Here is the code I've been using for testing:

import ahocorasick
from pyahocorasick import conf_net_search, TokenAutomaton
from copy import copy

a = ahocorasick.Automaton(ahocorasick.STORE_ANY, ahocorasick.KEY_SEQUENCE)
a.add_word((43, 89), (43, 89))
a.add_word((43, 89, 64), (43, 89, 64))
a.add_word((89, 64), (89, 64))
a.add_word((89, 100), (89, 100))
a.make_automaton()

for x in a.iter((80, 80, 43, 89, 90, 89, 64, 100, 43, 89, 100)):
    print(x)

confs = ((80,43),(80, 89),(64,43),(89,),(90,43),(89,),(64,100),(100,),(43,),(89,),(100,64))

print("confs")
for x in conf_net_search(a, confs):
    print(x)

a2 = TokenAutomaton()
a2.add_word("big pig fig".split(), "bpf")
a2.add_word("pig fig chig".split(), "pfc")
a2.add_word("big pig".split(), "bp")
a2.add_word("big fig".split(), "bf")
a2.make_automaton()

print(a2.index.index)
print(a2.index.tokens)

for x in a2.iter("big pig chig pig fig chig big pig".split()):
    print(x)

print("confs2")
confs2 = (("big", "pig"), ("fig",), ("chig", "flig", "drig", "pig"), ("fig",), ("chig", "wig"))
for x in conf_net_search(a2, confs2):
    print(x)
frankier commented 5 years ago

(Removed some trace and unused index -> token map/list)
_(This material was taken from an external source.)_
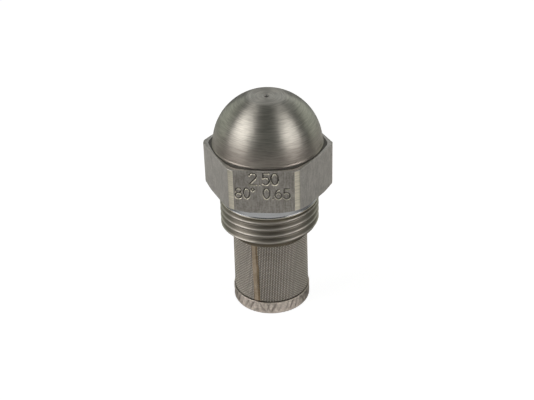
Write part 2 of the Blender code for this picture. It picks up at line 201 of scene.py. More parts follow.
def mesh_object(
    name: str, points: np.ndarray, faces: Sequence[Sequence[int]], slots: Sequence[int] | None = None
) -> bpy.types.Object:
    """Makes an object of points and faces, shaded smooth.

    Args:
        name: The object's name.
        points: The points, one row each.
        faces: The point numbers of each face.
        slots: The number of the finish that each face wears, if there are several.

    Returns:
        The object, linked to the scene.
    """
    mesh = bpy.data.meshes.new(name)
    mesh.from_pydata(points.tolist(), [], faces)
    if slots is not None:
        mesh.polygons.foreach_set("material_index", np.asarray(slots, np.int32))
    mesh.shade_smooth()
    mesh.update()
    made = bpy.data.objects.new(name, mesh)
    bpy.context.scene.collection.objects.link(made)
    return made


def tubes(name: str, rings: np.ndarray, looped: bool) -> bpy.types.Object:
    """Makes several tubes in one object.

    Args:
        name: The object's name.
        rings: Points by tube, by ring along the tube, by place round the ring.
        looped: True if each tube's last ring joins its first, and False if its ends are closed flat.

    Returns:
        The object, shaded smooth.
    """
    count, length, sides, _ = rings.shape
    index = np.arange(count * length * sides).reshape(count, length, sides)
    beside = np.roll(index, -1, axis=2)
    if looped:
        onward, onward_beside = np.roll(index, -1, axis=1), np.roll(beside, -1, axis=1)
        start, start_beside = index, beside
    else:
        onward, onward_beside = index[:, 1:], beside[:, 1:]
        start, start_beside = index[:, :-1], beside[:, :-1]
    faces = np.stack([start, start_beside, onward_beside, onward], axis=-1).reshape(-1, 4).tolist()
    if not looped:
        faces += index[:, 0, ::-1].tolist() + index[:, -1].tolist()
    return mesh_object(name, rings.reshape(-1, 3), faces)


# ----------------------------------------------------------------------------------------------------------
# Finishes
# ----------------------------------------------------------------------------------------------------------


class Sum(Enum):
    """The steps of arithmetic that the finishes use."""

    ADD = auto()
    SUBTRACT = auto()
    MULTIPLY = auto()
    DIVIDE = auto()
    MAXIMUM = auto()
    ABSOLUTE = auto()


class Wiring:
    """The node tree of one material, with short ways to add its nodes and join them."""

    def __init__(self, name: str) -> None:
        """Starts a material with its Principled shader.

        Args:
            name: The material's name.
        """
        self.material = bpy.data.materials.new(name)
        self.material.use_nodes = True
        self.tree = self.material.node_tree
        self.shader = self.tree.nodes["Principled BSDF"]

    def put(self, socket: bpy.types.NodeSocket, value: object) -> None:
        """Joins a socket to another node's output, or sets it to a plain value.

        Args:
            socket: The input.
            value: The output that feeds it, or its value.
        """
        if isinstance(value, bpy.types.NodeSocket):
            self.tree.links.new(value, socket)
        else:
            socket.default_value = value

    def node(self, kind: str, **inputs: object) -> bpy.types.Node:
        """Adds a node.

        Args:
            kind: Blender's name for the node's type, without "ShaderNode".
            **inputs: Values or outputs for its inputs, by name with underscores for spaces.

        Returns:
            The node.
        """
        made = self.tree.nodes.new("ShaderNode" + kind)
        for name, value in inputs.items():
            self.put(made.inputs[name.replace("_", " ")], value)
        return made

    def sum_of(self, operation: Sum, first: object, second: object = 0.0) -> bpy.types.NodeSocket:
        """Does one step of arithmetic.

        Args:
            operation: Which step.
            first: The first number.
            second: The second number, where the step takes two.

        Returns:
            The result's output.
        """
        made = self.tree.nodes.new("ShaderNodeMath")
        made.operation = operation.name
        self.put(made.inputs[0], first)
        self.put(made.inputs[1], second)
        return made.outputs[0]

    def place(self) -> bpy.types.NodeSocket:
        """Gives each point's place in the object's own frame."""
        return self.node("TexCoord").outputs["Object"]

    def stretched(self, scale: tuple[float, float, float]) -> bpy.types.NodeSocket:
        """Gives each point's place, stretched by that much along X, Y and Z."""
        return self.node("Mapping", Vector=self.place(), Scale=scale).outputs["Vector"]

    def noise(
        self, place: object, per_metre: float, detail: float = 2.0, roughness: float = 0.5
    ) -> bpy.types.NodeSocket:
        """Gives a cloudy pattern from 0 to 1.

        Args:
            place: The place of each point.
            per_metre: How many blots there are to the metre.
            detail: How many finer layers are added.
            roughness: How strong the finer layers are.

        Returns:
            The pattern's output.
        """
        made = self.node("TexNoise", Vector=place, Scale=per_metre, Detail=detail, Roughness=roughness)
        return made.outputs["Fac"]

    def ramp(self, share: bpy.types.NodeSocket, low: object, high: object) -> bpy.types.NodeSocket:
        """Blends two numbers.

        Args:
            share: How much of the second number there is, from 0 to 1.
            low: The number where share is 0.
            high: The number where share is 1.

        Returns:
            The blend's output.
        """
        made = self.tree.nodes.new("ShaderNodeMapRange")
        self.put(made.inputs["Value"], share)
        self.put(made.inputs["To Min"], low)
        self.put(made.inputs["To Max"], high)
        return made.outputs["Result"]

    def blend_numbers(self, first: object, second: object, share: float) -> bpy.types.NodeSocket:
        """Mixes two patterns.

        Args:
            first: The first pattern.
            second: The second pattern.
            share: How much of the mix is the second pattern, from 0 to 1.

        Returns:
            The mix's output.
        """
        first = self.sum_of(Sum.MULTIPLY, first, 1 - share)
        return self.sum_of(Sum.ADD, first, self.sum_of(Sum.MULTIPLY, second, share))

    def between(self, value: bpy.types.NodeSocket, start: float, end: float) -> bpy.types.NodeSocket:
        """Makes a smooth step.

        Args:
            value: The number that the step follows.
            start: Where the step starts from 0.
            end: Where the step reaches 1.

        Returns:
            The step's output.
        """
        made = self.tree.nodes.new("ShaderNodeMapRange")
        made.interpolation_type = "SMOOTHSTEP"
        self.put(made.inputs["Value"], value)
        self.put(made.inputs["From Min"], start)
        self.put(made.inputs["From Max"], end)
        return made.outputs["Result"]

    def blend(self, share: object, first: object, second: object) -> bpy.types.NodeSocket:
        """Blends two colours.

        Args:
            share: How much of the second colour there is, from 0 to 1.
            first: The first colour.
            second: The second colour.

        Returns:
            The blend's output.
        """
        made = self.tree.nodes.new("ShaderNodeMix")
        made.data_type = "RGBA"
        self.put(made.inputs["Factor"], share)
        for socket, value in ((made.inputs["A"], first), (made.inputs["B"], second)):
            self.put(colour_socket(made, socket.name), opaque(value))
        return made.outputs[2]

    def reach(self) -> bpy.types.NodeSocket:
        """Gives each point's distance from the Z axis.

        Returns:
            The distance's output.
        """
        parts = self.node("SeparateXYZ", Vector=self.place())
        flat = self.node("CombineXYZ", X=parts.outputs["X"], Y=parts.outputs["Y"])
        away = self.node("VectorMath", Vector=flat.outputs["Vector"])
        away.operation = "LENGTH"
        return away.outputs["Value"]

    def height(self) -> bpy.types.NodeSocket:
        """Gives each point's height."""
        return self.node("SeparateXYZ", Vector=self.place()).outputs["Z"]

    def bump(self, height: bpy.types.NodeSocket, depth: float, strength: float = 1.0) -> None:
        """Roughens the shader's surface by a pattern whose 0 to 1 stands for that depth."""
        made = self.node("Bump", Height=height, Distance=depth, Strength=strength)
        self.put(self.shader.inputs["Normal"], made.outputs["Normal"])

    def glow(self, strength: float) -> None:
        """Makes the surface glow white, with no gloss.

        Args:
            strength: How strongly it glows.
        """
        self.shader.inputs["Specular IOR Level"].default_value = 0.0
        self.shader.inputs["Emission Color"].default_value = opaque((1.0, 1.0, 1.0))
        self.shader.inputs["Emission Strength"].default_value = strength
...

frankier commented 5 years ago

I don't think the confusion network search is up to scratch with the rest of this patch (it's not entirely clear how best to do it). I'm removing it from the PR and leaving my current version in this comment as a motivating example of treating the iter object as a pointer. (I'm also interested if anyone happens to know a better way of doing this.)

from copy import copy

def conf_net_search(auto, conf_net, elem_id_fn=lambda x: x):
    """
    Searches a confusion network (encoded as an iterable of iterables) with an
    Aho-Corasick Automaton (ACA). It does this by keeping several pointers into
    the ACA. Pointer uniqueness is maintained.

    Theoretically, we can remove dominated nodes, which are redundant, Given
    some pointer which has a some route r_1 from the start node, it is
    dominated by a pointer with route r_2 from the start node if r_1 is a
    suffix of r_2 and r_2 is longer than r_1. So if we have pointers and routes
    like so:

    start->a->b->c->pointer 1
    start->b->c->pointer 2
    start->c->pointer 3

    Then pointers 2 and 3 are dominated by pointer 1 and pointer 3 is dominated
    by pointer 2. This means that all pointers apart from pointer 1 are
    redundant.

    Currently, this isn't fully utilised. Instead, the root is removed if there
    are any other pointers, which is the trivial example of this case.
    """
    root = auto.iter(())
    root_id = root.pos_id()
    auto_its = [root]

    for opts in conf_net:
        # Don't add the root pointer to begin with
        seen_auto_its = {root_id}
        next_auto_its = []
        # We can get duplicates with the current scheme, so filter
        elem_ids = set()
        elems = []
        # Save the current root to ensure the right character index
        cur_root = None
        for auto_it in auto_its:
            for opt in opts:
                new_auto_it = copy(auto_it)
                new_auto_it.set((opt,))
                for elem in new_auto_it:
                    if new_auto_it.pos_id() in next_auto_its:
                        break
                    elem_id = elem_id_fn(elem)
                    if elem_id not in elem_ids:
                        elem_ids.add(elem_id)
                        elems.append(elem)
                if new_auto_it.pos_id() not in seen_auto_its:
                    seen_auto_its.add(new_auto_it.pos_id())
                    next_auto_its.append(new_auto_it)
                elif new_auto_it.pos_id() == root_id:
                    cur_root = new_auto_it
        for elem in elems:
            yield elem
        # If we end up with nothing, add back the root
        if len(next_auto_its) == 0:
            next_auto_its.append(cur_root)
        auto_its = next_auto_its
WojciechMula commented 5 years ago

@frankier Thanks a lot for these two PRs!

IMO it would be better to make two separate PR and merge them one after one. For the first PR (#88) I'd love to see some unittests. :) Once you split it, I bet we might move forward quickly with this PR.

I'm thinking also about the #90, does it interfere somehow with these two PRs?

frankier commented 5 years ago

Hi. This PR doesn't conflict with #88 or #90, and I think #88 already has unit tests? I'll close this for now and resubmit cleaned up patches (with docs and tests) in stages later.